> Data excerpt:
--

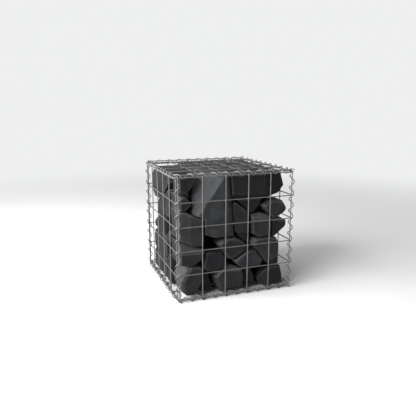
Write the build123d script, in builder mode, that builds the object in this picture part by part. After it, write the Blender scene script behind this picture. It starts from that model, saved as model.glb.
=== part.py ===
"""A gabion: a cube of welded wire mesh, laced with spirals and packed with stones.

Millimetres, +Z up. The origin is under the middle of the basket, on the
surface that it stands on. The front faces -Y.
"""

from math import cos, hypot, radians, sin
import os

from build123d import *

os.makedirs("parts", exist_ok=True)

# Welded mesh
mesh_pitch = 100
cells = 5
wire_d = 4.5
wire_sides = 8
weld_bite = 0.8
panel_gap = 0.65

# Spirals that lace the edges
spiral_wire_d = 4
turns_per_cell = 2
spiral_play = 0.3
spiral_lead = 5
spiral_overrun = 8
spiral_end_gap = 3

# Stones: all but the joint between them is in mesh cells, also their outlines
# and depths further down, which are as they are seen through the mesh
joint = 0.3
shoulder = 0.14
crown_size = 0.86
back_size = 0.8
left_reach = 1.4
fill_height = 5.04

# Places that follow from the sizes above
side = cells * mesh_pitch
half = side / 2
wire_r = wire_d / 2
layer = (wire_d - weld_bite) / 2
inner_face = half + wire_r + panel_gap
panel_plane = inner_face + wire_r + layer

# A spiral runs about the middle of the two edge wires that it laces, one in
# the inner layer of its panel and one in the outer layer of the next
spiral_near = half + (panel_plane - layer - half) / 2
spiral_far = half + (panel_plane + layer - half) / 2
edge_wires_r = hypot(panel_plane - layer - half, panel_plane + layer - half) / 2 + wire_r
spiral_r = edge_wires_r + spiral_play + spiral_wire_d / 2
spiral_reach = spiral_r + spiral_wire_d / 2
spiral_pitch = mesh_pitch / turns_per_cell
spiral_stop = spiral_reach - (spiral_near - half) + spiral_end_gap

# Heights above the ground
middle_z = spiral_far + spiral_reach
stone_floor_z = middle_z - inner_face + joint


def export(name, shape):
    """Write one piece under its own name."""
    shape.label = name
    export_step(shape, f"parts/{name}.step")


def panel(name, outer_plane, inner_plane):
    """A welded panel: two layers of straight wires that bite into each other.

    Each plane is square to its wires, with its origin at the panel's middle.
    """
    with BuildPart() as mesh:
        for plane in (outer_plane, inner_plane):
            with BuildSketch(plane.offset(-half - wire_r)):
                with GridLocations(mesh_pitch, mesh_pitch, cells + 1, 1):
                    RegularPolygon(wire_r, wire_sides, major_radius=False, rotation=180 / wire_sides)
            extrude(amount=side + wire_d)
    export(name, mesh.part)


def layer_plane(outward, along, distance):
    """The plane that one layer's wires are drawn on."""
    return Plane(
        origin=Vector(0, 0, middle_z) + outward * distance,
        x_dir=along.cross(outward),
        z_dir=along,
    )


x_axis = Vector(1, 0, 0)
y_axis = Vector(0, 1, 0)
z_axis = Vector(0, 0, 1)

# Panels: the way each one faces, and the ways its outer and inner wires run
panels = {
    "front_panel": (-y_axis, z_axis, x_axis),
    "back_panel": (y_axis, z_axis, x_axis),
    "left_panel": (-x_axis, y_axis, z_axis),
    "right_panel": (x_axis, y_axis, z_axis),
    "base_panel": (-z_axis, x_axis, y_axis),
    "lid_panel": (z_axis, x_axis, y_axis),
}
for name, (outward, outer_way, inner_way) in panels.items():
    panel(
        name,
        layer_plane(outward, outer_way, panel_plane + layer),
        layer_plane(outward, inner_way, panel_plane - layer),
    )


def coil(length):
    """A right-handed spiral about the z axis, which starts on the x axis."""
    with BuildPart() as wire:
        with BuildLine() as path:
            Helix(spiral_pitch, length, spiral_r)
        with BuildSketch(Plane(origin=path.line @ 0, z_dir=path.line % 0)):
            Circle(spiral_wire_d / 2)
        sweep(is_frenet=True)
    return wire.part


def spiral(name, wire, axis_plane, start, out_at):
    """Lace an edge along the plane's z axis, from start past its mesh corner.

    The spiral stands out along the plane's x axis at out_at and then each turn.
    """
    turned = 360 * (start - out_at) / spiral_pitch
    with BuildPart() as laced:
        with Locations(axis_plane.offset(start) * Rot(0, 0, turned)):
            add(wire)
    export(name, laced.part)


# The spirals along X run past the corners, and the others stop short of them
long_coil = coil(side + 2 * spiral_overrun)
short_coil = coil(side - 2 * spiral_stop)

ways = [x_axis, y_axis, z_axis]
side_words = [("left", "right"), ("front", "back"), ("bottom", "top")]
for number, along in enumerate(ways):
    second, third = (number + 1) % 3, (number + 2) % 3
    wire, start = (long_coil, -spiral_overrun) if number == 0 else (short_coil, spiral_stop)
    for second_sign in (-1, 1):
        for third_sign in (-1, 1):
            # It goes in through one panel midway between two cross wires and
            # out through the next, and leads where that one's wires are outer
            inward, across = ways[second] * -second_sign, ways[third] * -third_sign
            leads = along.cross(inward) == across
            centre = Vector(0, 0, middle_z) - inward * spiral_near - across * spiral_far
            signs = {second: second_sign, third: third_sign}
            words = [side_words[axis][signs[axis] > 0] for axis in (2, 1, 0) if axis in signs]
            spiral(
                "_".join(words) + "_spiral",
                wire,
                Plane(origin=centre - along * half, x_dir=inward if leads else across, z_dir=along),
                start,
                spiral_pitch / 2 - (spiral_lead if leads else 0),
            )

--

> Task to carry out: Write the data out again in full and exactly.

> Response to this task:
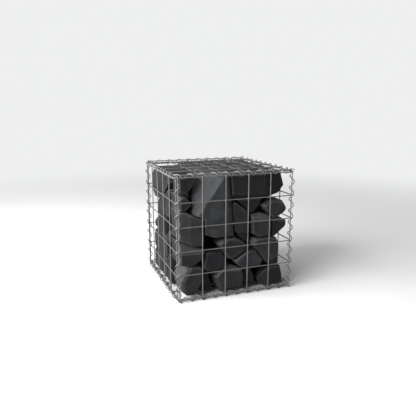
Write the build123d script, in builder mode, that builds the object in this picture part by part. After it, write the Blender scene script behind this picture. It starts from that model, saved as model.glb.
=== part.py ===
"""A gabion: a cube of welded wire mesh, laced with spirals and packed with stones.

Millimetres, +Z up. The origin is under the middle of the basket, on the
surface that it stands on. The front faces -Y.
"""

from math import cos, hypot, radians, sin
import os

from build123d import *

os.makedirs("parts", exist_ok=True)

# Welded mesh
mesh_pitch = 100
cells = 5
wire_d = 4.5
wire_sides = 8
weld_bite = 0.8
panel_gap = 0.65

# Spirals that lace the edges
spiral_wire_d = 4
turns_per_cell = 2
spiral_play = 0.3
spiral_lead = 5
spiral_overrun = 8
spiral_end_gap = 3

# Stones: all but the joint between them is in mesh cells, also their outlines
# and depths further down, which are as they are seen through the mesh
joint = 0.3
shoulder = 0.14
crown_size = 0.86
back_size = 0.8
left_reach = 1.4
fill_height = 5.04

# Places that follow from the sizes above
side = cells * mesh_pitch
half = side / 2
wire_r = wire_d / 2
layer = (wire_d - weld_bite) / 2
inner_face = half + wire_r + panel_gap
panel_plane = inner_face + wire_r + layer

# A spiral runs about the middle of the two edge wires that it laces, one in
# the inner layer of its panel and one in the outer layer of the next
spiral_near = half + (panel_plane - layer - half) / 2
spiral_far = half + (panel_plane + layer - half) / 2
edge_wires_r = hypot(panel_plane - layer - half, panel_plane + layer - half) / 2 + wire_r
spiral_r = edge_wires_r + spiral_play + spiral_wire_d / 2
spiral_reach = spiral_r + spiral_wire_d / 2
spiral_pitch = mesh_pitch / turns_per_cell
spiral_stop = spiral_reach - (spiral_near - half) + spiral_end_gap

# Heights above the ground
middle_z = spiral_far + spiral_reach
stone_floor_z = middle_z - inner_face + joint


def export(name, shape):
    """Write one piece under its own name."""
    shape.label = name
    export_step(shape, f"parts/{name}.step")


def panel(name, outer_plane, inner_plane):
    """A welded panel: two layers of straight wires that bite into each other.

    Each plane is square to its wires, with its origin at the panel's middle.
    """
    with BuildPart() as mesh:
        for plane in (outer_plane, inner_plane):
            with BuildSketch(plane.offset(-half - wire_r)):
                with GridLocations(mesh_pitch, mesh_pitch, cells + 1, 1):
                    RegularPolygon(wire_r, wire_sides, major_radius=False, rotation=180 / wire_sides)
            extrude(amount=side + wire_d)
    export(name, mesh.part)


def layer_plane(outward, along, distance):
    """The plane that one layer's wires are drawn on."""
    return Plane(
        origin=Vector(0, 0, middle_z) + outward * distance,
        x_dir=along.cross(outward),
        z_dir=along,
    )


x_axis = Vector(1, 0, 0)
y_axis = Vector(0, 1, 0)
z_axis = Vector(0, 0, 1)

# Panels: the way each one faces, and the ways its outer and inner wires run
panels = {
    "front_panel": (-y_axis, z_axis, x_axis),
    "back_panel": (y_axis, z_axis, x_axis),
    "left_panel": (-x_axis, y_axis, z_axis),
    "right_panel": (x_axis, y_axis, z_axis),
    "base_panel": (-z_axis, x_axis, y_axis),
    "lid_panel": (z_axis, x_axis, y_axis),
}
for name, (outward, outer_way, inner_way) in panels.items():
    panel(
        name,
        layer_plane(outward, outer_way, panel_plane + layer),
        layer_plane(outward, inner_way, panel_plane - layer),
    )


def coil(length):
    """A right-handed spiral about the z axis, which starts on the x axis."""
    with BuildPart() as wire:
        with BuildLine() as path:
            Helix(spiral_pitch, length, spiral_r)
        with BuildSketch(Plane(origin=path.line @ 0, z_dir=path.line % 0)):
            Circle(spiral_wire_d / 2)
        sweep(is_frenet=True)
    return wire.part


def spiral(name, wire, axis_plane, start, out_at):
    """Lace an edge along the plane's z axis, from start past its mesh corner.

    The spiral stands out along the plane's x axis at out_at and then each turn.
    """
    turned = 360 * (start - out_at) / spiral_pitch
    with BuildPart() as laced:
        with Locations(axis_plane.offset(start) * Rot(0, 0, turned)):
            add(wire)
    export(name, laced.part)


# The spirals along X run past the corners, and the others stop short of them
long_coil = coil(side + 2 * spiral_overrun)
short_coil = coil(side - 2 * spiral_stop)

ways = [x_axis, y_axis, z_axis]
side_words = [("left", "right"), ("front", "back"), ("bottom", "top")]
for number, along in enumerate(ways):
    second, third = (number + 1) % 3, (number + 2) % 3
    wire, start = (long_coil, -spiral_overrun) if number == 0 else (short_coil, spiral_stop)
    for second_sign in (-1, 1):
        for third_sign in (-1, 1):
            # It goes in through one panel midway between two cross wires and
            # out through the next, and leads where that one's wires are outer
            inward, across = ways[second] * -second_sign, ways[third] * -third_sign
            leads = along.cross(inward) == across
            centre = Vector(0, 0, middle_z) - inward * spiral_near - across * spiral_far
            signs = {second: second_sign, third: third_sign}
            words = [side_words[axis][signs[axis] > 0] for axis in (2, 1, 0) if axis in signs]
            spiral(
                "_".join(words) + "_spiral",
                wire,
                Plane(origin=centre - along * half, x_dir=inward if leads else across, z_dir=along),
                start,
                spiral_pitch / 2 - (spiral_lead if leads else 0),
            )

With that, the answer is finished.